The stock and corporate bond markets are the most prominent. Regulators are active and visible because these markets have a relatively large number of relatively small issuers. There’s not one government issuing currency — there are a whole bunch of companies issuing shares of stock.

  • The U.S. Securities and Exchange Commission (SEC): The SEC is a government agency that ensures that markets work efficiently.

  • Financial Industry Regulatory Authority (FINRA): FINRA represents and regulates all stock and bond brokerage firms and their employees. More than 4,750 firms are members, with 634,000 employees registered to sell securities. It also administers background checks and licensing exams, regulates securities trading and monitors how firms comply, and provides information for investors.

Treasury bond market regulation

Treasury bonds are slightly different from corporate bonds. They're issued by the U.S. government, so regulation is handled by the Treasury Department’s Bureau of the Public Debt, with additional oversight from the SEC.

Derivatives market regulation

Derivatives markets have their own regulatory bodies, but they match the format and hierarchy of stock and bond market regulation. The organizations may not be household names, but their functions will seem familiar.

  • Commodity Futures Trading Commission (CFTC): The CFTC is a government agency that oversees market activities in agricultural and financial commodities. It ensures that the markets are liquid and that both parties on an options or futures transaction are able to meet their contractual obligations. It also provides oversight to the markets by ensuring that the exchanges and self-regulatory organizations have sufficient regulations in place, and that those regulations are enforced.

  • National Futures Association (NFA): The NFA regulates 4,200 firms and has 55,000 employees who work on the different futures exchanges. It administers background checks and licensing exams, regulates futures trading and monitors how firms comply, and provides information for investors.

    Trading in options on stocks is regulated by the SEC and FINRA, but trading on options on futures is regulated by the CFTC and the NFA. As the lines between derivative products blur, you may find a lot of overlap, and many in the industry predict that the SEC and CFTC will merge at some point.
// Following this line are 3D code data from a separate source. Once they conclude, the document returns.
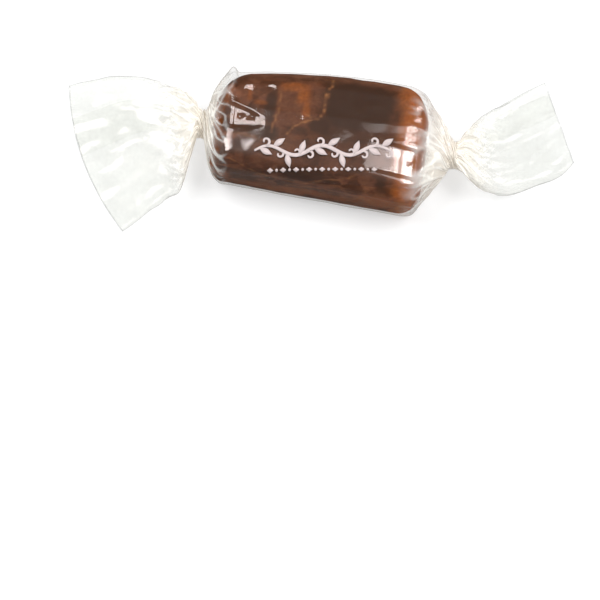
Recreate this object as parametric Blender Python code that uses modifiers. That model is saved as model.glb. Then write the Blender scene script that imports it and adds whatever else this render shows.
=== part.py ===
"""A salted caramel sweet in a clear twist wrapper.

The sweet is one hand-cut block of soft caramel. The wrapper is one piece of clear film: a tube that is
tight round the block, narrows over each end of it, is twisted into a neck, and flares into a flat fan.
Both pieces are lofts of rounded rectangles, and both stand in the sweet's own frame: +X runs along the
block, +Z is up, and the origin is on the floor under the middle of the whole sweet.
"""

import math
from collections import namedtuple

import bmesh
import bpy
from mathutils import Vector

MM = 0.001

# The caramel block
CARAMEL_LENGTH = 32.8 * MM
CARAMEL_WIDTH = 17.6 * MM
CARAMEL_HEIGHT = 12.5 * MM
CARAMEL_EDGE = 2.7 * MM  # radius of the four long edges
CARAMEL_SHIFT = -1.15 * MM  # the block lies nearer to the left neck
BACK_BULGE = 1.15 * MM  # the back side swells,
BULGE_PLACE = 0.25  # most of all a little right of the middle, in half lengths
FRONT_FLARE = 1.3 * MM  # the front side comes forward at the right end
CROWN = 0.4 * MM  # the top sags a little towards both ends
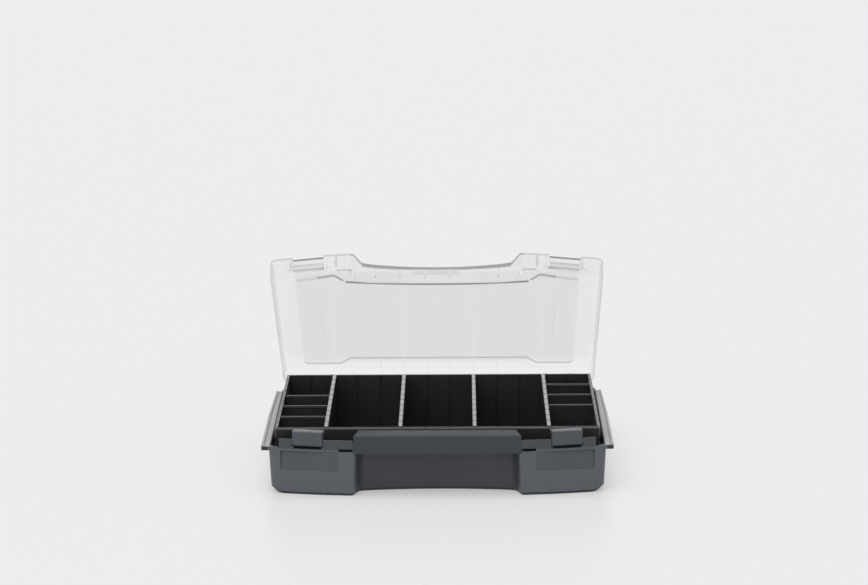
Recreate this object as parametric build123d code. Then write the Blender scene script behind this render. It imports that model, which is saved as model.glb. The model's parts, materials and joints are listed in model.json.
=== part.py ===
from build123d import *
import math
import os

# Low tool case: a dark moulded base with a clear hinged lid, two snap latches and loose dividers.
# Millimetres. X to the right, Y to the back, Z up. The origin is on the ground under the middle.

# Storage grid that everything is laid out on
grid = 26.0
grid_columns = 13
grid_rows = 10

# Depths in front of and behind the tray
handle_bay = 48.0
hinge_bay = 8.0

# Heights
shell_top = 50.0
rim_top = 59.0
tray_top = 63.0
ledge_top = 62.8
lid_top = 72.0
lid_skirt_bottom = 54.6

# Walls of the base
floor_thick = 2.5
tray_wall = 3.0
back_wall = 2.4
skin = 1.8
front_wall = 4.6
rim_wall = 2.0
rim_proud = 0.4
ledge_wall = 2.0
ledge_depth = 5.8
channel_gap = 3.7
side_draft = 3.0
front_draft = 2.0

# Foot of the shell
foot_height = 6.4
foot_side = 6.8
foot_front = 1.8
foot_front_height = 1.8
pocket_floor = 3.0

# Outline of the base seen from above
recess_half = 64.0
recess_middle = 29.0
recess_sag = 5.1
recess_corner = 9.0
recess_turn = 2.9
block_inner = 85.3
block_flank = 6.8
block_step = 4.8
block_middle = 126.0
block_shoulder = 16.0
block_round = 250.0
corner_radius = 11.0
rear_taper = 28.0
rear_round = 40.0
rear_corner = 5.0

# Side rails
rail_width = 7.5
rail_taper = 2.5
rail_thick = 4.1
rail_bead = 2.4
rail_bead_height = 0.5
rail_front_gap = 16.0

# Rim band of the front blocks
rim_start = 87.6
rim_end = 164.9
rim_bottom = 49.0
slot_end = 102.5
slot_low = 46.4
slot_high = 50.0

# Finger scoop under each latch
scoop_half = 30.8
scoop_low = 25.8
scoop_high = 46.6
scoop_deep = 2.4
scoop_step = 0.7

# Carry handle
handle_plate = 2.5
handle_low = 45.0
handle_top = 65.0
handle_depth = 23.5
handle_half = 87.0
handle_top_front = 86.0
handle_top_back = 81.8
handle_shoulder = 57.5
handle_round = 4.5
gutter_low = 52.6
gutter_thick = 1.5

# Grooves that hold the dividers
groove_width = 2.2
groove_deep = 1.2

# Dividers
plate_thick = 1.5
bead_thick = 3.8
bead_high = 3.0
cross_bead_thick = 2.8
divider_top = 63.5
divider_gap = 0.3
rib_wide = 1.1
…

Foreign exchange (forex) regulation

Because it's the largest, most liquid market in the world, many day traders are taking up trading in foreign exchange, or forex. But here’s the rub: These markets are not well regulated. There’s nothing to stop someone from exchanging U.S. dollars for Canadian dollars; tourists do it every day, often at a hotel desk or retail shop. There’s no paperwork, no hassle — and no oversight.

Oversight isn’t necessary for someone at a convenience store buying a tube of Smarties with U.S. bucks and getting Canadian loonies in return. Unfortunately, this has allowed some firms to misrepresent forex trading to day traders, causing some day traders to get badly burned.

  • Options and futures on currency: Most currency is traded in the spot; traders exchange one currency for another at the current exchange rate. The spot market is not regulated. But many trade currency using options and futures. Options and futures on currency are regulated as derivatives through the CFTC, the NFA, and the relevant futures exchanges.

  • Banks and oversight: Banks are responsible for most forex trading, and banks are heavily regulated. This means that the Federal Reserve Banks and the U.S. Treasury Department are paying attention to forex markets, looking for evidence of manipulation and money laundering.